-- Start Given material --

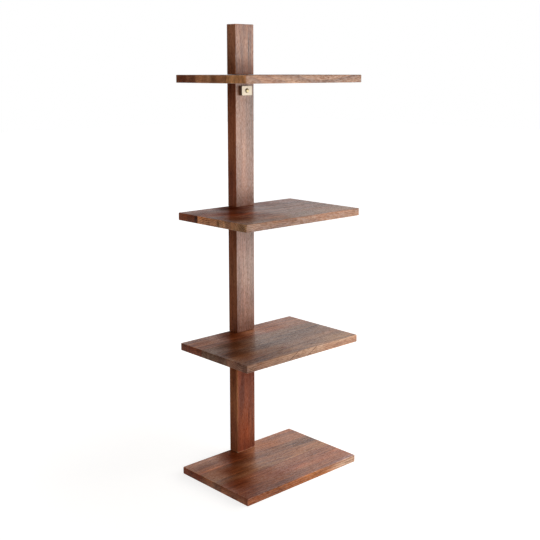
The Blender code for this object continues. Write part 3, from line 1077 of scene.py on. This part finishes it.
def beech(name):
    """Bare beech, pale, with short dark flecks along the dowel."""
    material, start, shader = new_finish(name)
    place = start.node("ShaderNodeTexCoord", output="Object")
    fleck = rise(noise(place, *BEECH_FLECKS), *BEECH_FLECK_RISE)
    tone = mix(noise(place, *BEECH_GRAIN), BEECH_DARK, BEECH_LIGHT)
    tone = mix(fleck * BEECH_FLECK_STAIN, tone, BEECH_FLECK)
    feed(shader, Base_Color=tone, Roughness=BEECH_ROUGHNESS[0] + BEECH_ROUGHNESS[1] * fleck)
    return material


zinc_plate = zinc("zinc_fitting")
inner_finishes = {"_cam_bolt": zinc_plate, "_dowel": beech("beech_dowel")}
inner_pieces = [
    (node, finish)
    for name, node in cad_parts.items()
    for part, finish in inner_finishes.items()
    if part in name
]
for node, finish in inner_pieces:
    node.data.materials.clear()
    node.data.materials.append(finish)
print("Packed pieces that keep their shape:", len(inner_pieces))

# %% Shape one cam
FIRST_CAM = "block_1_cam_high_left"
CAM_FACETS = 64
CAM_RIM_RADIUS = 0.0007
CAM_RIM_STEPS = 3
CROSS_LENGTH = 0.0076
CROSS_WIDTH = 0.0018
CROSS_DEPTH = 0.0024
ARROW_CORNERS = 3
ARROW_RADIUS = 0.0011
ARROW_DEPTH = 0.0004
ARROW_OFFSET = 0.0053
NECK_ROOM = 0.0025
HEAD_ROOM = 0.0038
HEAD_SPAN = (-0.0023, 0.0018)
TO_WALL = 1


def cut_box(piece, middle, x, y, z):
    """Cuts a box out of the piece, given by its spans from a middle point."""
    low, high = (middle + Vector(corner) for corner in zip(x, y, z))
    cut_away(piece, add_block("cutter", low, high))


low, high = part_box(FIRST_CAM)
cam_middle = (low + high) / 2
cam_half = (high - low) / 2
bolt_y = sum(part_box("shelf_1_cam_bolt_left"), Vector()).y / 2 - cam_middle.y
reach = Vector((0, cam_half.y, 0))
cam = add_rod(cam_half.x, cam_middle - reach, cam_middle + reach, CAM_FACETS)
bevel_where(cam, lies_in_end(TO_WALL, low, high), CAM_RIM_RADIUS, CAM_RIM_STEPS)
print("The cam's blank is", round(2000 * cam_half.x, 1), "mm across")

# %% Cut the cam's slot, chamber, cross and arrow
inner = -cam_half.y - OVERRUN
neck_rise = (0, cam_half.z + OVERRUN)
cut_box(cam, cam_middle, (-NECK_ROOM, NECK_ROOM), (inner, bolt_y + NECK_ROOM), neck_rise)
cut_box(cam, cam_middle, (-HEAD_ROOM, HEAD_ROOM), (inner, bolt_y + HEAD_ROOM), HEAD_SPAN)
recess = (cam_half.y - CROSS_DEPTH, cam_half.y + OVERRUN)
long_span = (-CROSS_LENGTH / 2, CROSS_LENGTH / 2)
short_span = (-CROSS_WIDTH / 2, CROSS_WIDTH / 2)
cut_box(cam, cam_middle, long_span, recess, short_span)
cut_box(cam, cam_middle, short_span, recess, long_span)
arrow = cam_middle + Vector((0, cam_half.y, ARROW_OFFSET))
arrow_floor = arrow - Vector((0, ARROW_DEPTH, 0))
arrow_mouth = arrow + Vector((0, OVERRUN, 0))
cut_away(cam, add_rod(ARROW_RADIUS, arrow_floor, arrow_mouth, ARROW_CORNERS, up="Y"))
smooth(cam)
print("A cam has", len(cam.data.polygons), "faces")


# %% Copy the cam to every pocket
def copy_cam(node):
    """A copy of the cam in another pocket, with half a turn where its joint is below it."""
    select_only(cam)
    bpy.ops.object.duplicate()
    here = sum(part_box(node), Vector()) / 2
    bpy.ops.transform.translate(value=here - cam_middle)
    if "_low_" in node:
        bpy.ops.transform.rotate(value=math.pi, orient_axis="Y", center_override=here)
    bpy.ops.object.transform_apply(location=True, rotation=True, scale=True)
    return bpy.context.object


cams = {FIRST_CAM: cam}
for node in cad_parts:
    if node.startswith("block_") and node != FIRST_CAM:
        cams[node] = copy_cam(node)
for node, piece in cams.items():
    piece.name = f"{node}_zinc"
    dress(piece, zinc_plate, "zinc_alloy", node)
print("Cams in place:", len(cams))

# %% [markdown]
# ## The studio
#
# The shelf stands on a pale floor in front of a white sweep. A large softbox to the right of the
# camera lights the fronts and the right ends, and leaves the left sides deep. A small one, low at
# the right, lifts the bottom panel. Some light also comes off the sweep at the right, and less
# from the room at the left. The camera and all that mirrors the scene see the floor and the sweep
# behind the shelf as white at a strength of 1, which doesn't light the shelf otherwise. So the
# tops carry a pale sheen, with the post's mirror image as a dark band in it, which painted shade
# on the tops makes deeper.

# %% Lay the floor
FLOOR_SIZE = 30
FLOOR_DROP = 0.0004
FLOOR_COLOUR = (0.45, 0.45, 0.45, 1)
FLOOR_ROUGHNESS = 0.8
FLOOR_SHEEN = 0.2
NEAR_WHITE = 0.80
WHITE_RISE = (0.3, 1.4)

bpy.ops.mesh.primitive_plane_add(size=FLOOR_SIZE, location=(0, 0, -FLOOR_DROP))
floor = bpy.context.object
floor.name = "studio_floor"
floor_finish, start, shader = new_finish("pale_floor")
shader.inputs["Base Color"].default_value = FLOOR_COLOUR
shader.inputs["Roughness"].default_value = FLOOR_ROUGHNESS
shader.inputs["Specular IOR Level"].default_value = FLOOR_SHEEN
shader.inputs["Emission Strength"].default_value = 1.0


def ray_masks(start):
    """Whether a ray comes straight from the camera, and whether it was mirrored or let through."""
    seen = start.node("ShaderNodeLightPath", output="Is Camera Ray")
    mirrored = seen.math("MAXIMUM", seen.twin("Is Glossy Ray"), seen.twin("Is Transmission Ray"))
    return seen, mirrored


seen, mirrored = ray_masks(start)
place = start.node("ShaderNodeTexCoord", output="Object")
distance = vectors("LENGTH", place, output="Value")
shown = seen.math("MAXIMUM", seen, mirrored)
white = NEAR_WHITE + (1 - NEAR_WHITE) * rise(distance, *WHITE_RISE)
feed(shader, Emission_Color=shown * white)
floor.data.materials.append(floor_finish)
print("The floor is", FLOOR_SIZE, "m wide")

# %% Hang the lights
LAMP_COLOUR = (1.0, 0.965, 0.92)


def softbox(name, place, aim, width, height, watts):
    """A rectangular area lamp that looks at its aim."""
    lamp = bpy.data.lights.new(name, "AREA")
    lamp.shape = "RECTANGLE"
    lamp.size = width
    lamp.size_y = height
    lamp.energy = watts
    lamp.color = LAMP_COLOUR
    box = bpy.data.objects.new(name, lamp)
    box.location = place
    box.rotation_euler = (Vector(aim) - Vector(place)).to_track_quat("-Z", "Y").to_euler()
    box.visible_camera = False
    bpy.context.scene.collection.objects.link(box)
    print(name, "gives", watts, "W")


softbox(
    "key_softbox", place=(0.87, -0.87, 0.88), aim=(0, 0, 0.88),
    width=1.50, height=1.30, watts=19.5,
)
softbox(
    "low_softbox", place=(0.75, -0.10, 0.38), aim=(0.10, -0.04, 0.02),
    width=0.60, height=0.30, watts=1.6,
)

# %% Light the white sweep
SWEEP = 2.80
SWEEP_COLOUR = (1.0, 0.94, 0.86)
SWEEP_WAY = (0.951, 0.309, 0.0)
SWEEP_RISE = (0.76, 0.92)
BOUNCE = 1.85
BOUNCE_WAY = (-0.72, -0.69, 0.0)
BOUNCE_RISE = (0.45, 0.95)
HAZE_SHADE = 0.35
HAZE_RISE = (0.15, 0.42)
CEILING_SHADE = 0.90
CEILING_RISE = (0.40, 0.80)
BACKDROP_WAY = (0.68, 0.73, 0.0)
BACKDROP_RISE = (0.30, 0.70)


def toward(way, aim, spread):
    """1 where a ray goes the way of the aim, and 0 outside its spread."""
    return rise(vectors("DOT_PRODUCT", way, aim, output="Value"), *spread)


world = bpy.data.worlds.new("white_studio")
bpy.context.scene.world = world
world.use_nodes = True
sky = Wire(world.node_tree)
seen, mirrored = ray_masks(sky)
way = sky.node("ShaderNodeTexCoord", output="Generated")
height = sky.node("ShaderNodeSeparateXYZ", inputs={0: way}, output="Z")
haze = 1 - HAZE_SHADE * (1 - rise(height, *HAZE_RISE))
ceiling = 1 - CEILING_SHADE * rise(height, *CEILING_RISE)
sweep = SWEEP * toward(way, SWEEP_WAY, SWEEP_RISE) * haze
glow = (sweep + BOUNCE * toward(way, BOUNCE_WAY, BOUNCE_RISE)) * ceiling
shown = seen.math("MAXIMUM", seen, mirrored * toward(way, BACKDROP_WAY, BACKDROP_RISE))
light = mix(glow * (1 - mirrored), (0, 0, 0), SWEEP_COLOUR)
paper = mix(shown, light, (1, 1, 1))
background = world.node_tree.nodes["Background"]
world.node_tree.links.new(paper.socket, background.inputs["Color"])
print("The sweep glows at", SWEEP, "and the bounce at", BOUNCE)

-- End Given material --

__Written instruction__. Report all lines of the material that contain the word "from".

__The result__.
The Blender code for this object continues. Write part 3, from line 1077 of scene.py on. This part finishes it.
    """Cuts a box out of the piece, given by its spans from a middle point."""
# from the room at the left. The camera and all that mirrors the scene see the floor and the sweep
    """Whether a ray comes straight from the camera, and whether it was mirrored or let through."""